Ray, who joined what was called the Memphis All Star band in 2001, said the group challenged him in a way that his high school band could not.

“I was taught in high school that band members should be the smartest people, because you have to take in and do so much all at once,” he said, noting that band members have to play, count, read, and keep a tempo at the same time.

But the outside program would put that to the test. Ray laughed as he remembered his first day of practice with other all-star members.

“I was frightened,” he said. “I knew I was good, but I wanted to be how good everybody else was.”

Ray, now 30, credits the group for his mastery of the baritone, for his college degree, and for introducing him to his wife Kamisha. By the time he graduated from Hillcrest High School in 2006 and joined the local alumni band, he was already well-connected with band directors from surrounding colleges, like Jackson State University, where he took courses in music education. After he married Kamisha, an all-star alumna and fellow baritone player, they both came back to Memphis to join the newly formed Memphis Mass Band.

“This music is very important, but what you do after this is what’s gonna make you better in life,” he said. “The goal is to make everyone as good as possible, and if you’re competing with the next person all the time, you’ll never stop trying to get better.”

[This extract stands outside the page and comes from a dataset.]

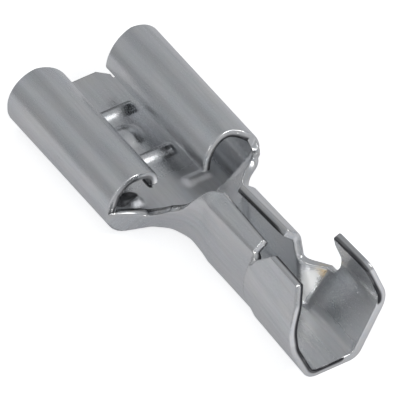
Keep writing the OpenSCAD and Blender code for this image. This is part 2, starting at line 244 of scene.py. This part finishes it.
def spread(line, gap):
    """The same line with its points no further apart than gap."""
    out = [line[:1]]
    for a, b in zip(line[:-1], line[1:]):
        n = max(1, math.ceil(np.linalg.norm(b - a) / gap))
        out.append(a + (b - a) * np.linspace(0, 1, n + 1)[1:, None])
    return np.vstack(out)


def wing_outline(side):
    """Outline of one side's gap and insulation wing as [x, z], from the wire wing's rear to the tail's end:
    straight lines whose corners are arcs."""
    if side < 0:
        x = TAIL_X + LEFT_START
        gap = rounded([
            [TAIL_X, WIRE_TIP_Z, 0], [TAIL_X, LEFT_GAP_Z, 0.15], [x, LEFT_GAP_Z, 0.2],
            [x + 0.2, LEFT_WING_Z - 0.75, 0.6], [x + 1, LEFT_WING_Z, 0],
        ])
        end = rounded([
            [END_X - LEFT_TAIL_CUT, LEFT_WING_Z, 0],
            [END_X - LEFT_TAIL_CUT / 2, LEFT_WING_Z - 0.8, 0.8],
            [END_X, LEFT_WING_Z - LEFT_TAIL_DROP, 0],
        ])
    else:
        x = TAIL_X + RIGHT_START
        gap = rounded([
            [TAIL_X, WIRE_TIP_Z, 0], [TAIL_X + RIGHT_GAP_RUN, RIGHT_GAP_Z + RIGHT_GAP_RISE, 0.15],
            [x - 0.8, RIGHT_GAP_Z, 0.3], [x, RIGHT_GAP_Z, 0.4], [x, RIGHT_GAP_Z + 0.9, 0.6],
            [x + 0.12, RIGHT_WING_Z - 0.7, 0.5], [x + RIGHT_LEAN + RIGHT_TIP_LEAN, RIGHT_WING_Z, 0],
        ])
        end = rounded([
            [END_X - 1, RIGHT_WING_Z, 0], [END_X, RIGHT_WING_Z, RIGHT_CORNER_R], [END_X, RIGHT_WING_Z - 1, 0],
        ])
    return spread(np.vstack([gap[1:], end]), EDGE_GAP)


def side_edge(side):
    """Edge of one side of the blank as [x, s], s being the distance from the middle line:
    lip, mouth of the roll, inner edge, rear of the roll, neck, wire wing, gap, insulation wing and tail."""
    half_lip = LIP_W / 2
    total = float(length(np.array([ROLL_FOLD]))[0])
    top = total - ROLL_R * math.pi / 2
    curl = np.linspace(0, 1, 12)
    outer = np.linspace(0, 1, 10)[1:]
    start, top_cut, tip_cut = ROLL_END[side]
    head = [
        [ROLL_X - LIP_L, 0], [ROLL_X - LIP_L, half_lip - LIP_CHAMFER],
        [ROLL_X - LIP_L + LIP_CHAMFER, half_lip], [ROLL_X, half_lip],
    ]
    mouth = np.stack([ROLL_X + FRONT_CUT * np.sin(curl * math.pi / 2), top + (total - top) * curl], 1)
    rear = np.stack([
        start - np.r_[top_cut + (tip_cut - top_cut) * smooth(curl[::-1]), top_cut * (1 - smooth(outer))],
        np.r_[top + (total - top) * curl[::-1], top - ROLL_R * math.pi / 4 * outer],
    ], 1)
    xs = np.linspace(start + 1e-5, TAIL_X, NECK_STATIONS)
    neck = np.stack([xs, length(fold_at(side, xs))], 1)
    wings = wing_outline(side)
    wings = np.stack([wings[:, 0], distance_at(side, wings[:, 0] + 1e-6, wings[:, 1])], 1)
    line = np.vstack([head, mouth, rear, neck, wings, [[END_X, 0]]])
    keep = np.r_[True, np.linalg.norm(np.diff(line, axis=0), axis=1) > 1e-4]
    return spread(line[keep], EDGE_GAP)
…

In a school district that has seen many school closures and mergers in recent years, Ray said a program like MMB is needed for students who’ve had to bounce between school bands. The band is open-admission, meaning it will train anyone willing to put in the work, without requiring an audition.

“[Relocation] actually hurts a lot of our students and children because that takes their mentality away from anything that they wanted to do, versus them being able to continue going and striving,” Ray said. “Some of them lose opportunities and scholarships, college life and careers, because of a change in atmospheres.”

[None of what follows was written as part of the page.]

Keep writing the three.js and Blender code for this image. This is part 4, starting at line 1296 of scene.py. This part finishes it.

With its unique mix of members, though, school rivalries are common, and MMB occasionally deals with cross-system spars. But Saturday, the members will put all of that aside.

“What school you went to really doesn’t matter,” Ray said. “Everybody out here is going to wear the same uniform.”

Asia Wilson, an upcoming sophomore at the University of Memphis, heard about the group from a friend. Wilson used to play trumpet in the Overton High School band, but she said coming to MMB this year has introduced her to a different style.

Jorge Pena, a sophomore at Central High School, heard about the group on YouTube. It’s also his first year in the mass band, and the tuba player is now gearing up to play alongside members of different ages, like Wilson.

They’re both ready to show what they’ve learned at the big battle.

“It’s gonna be lit,” Wilson said, smiling.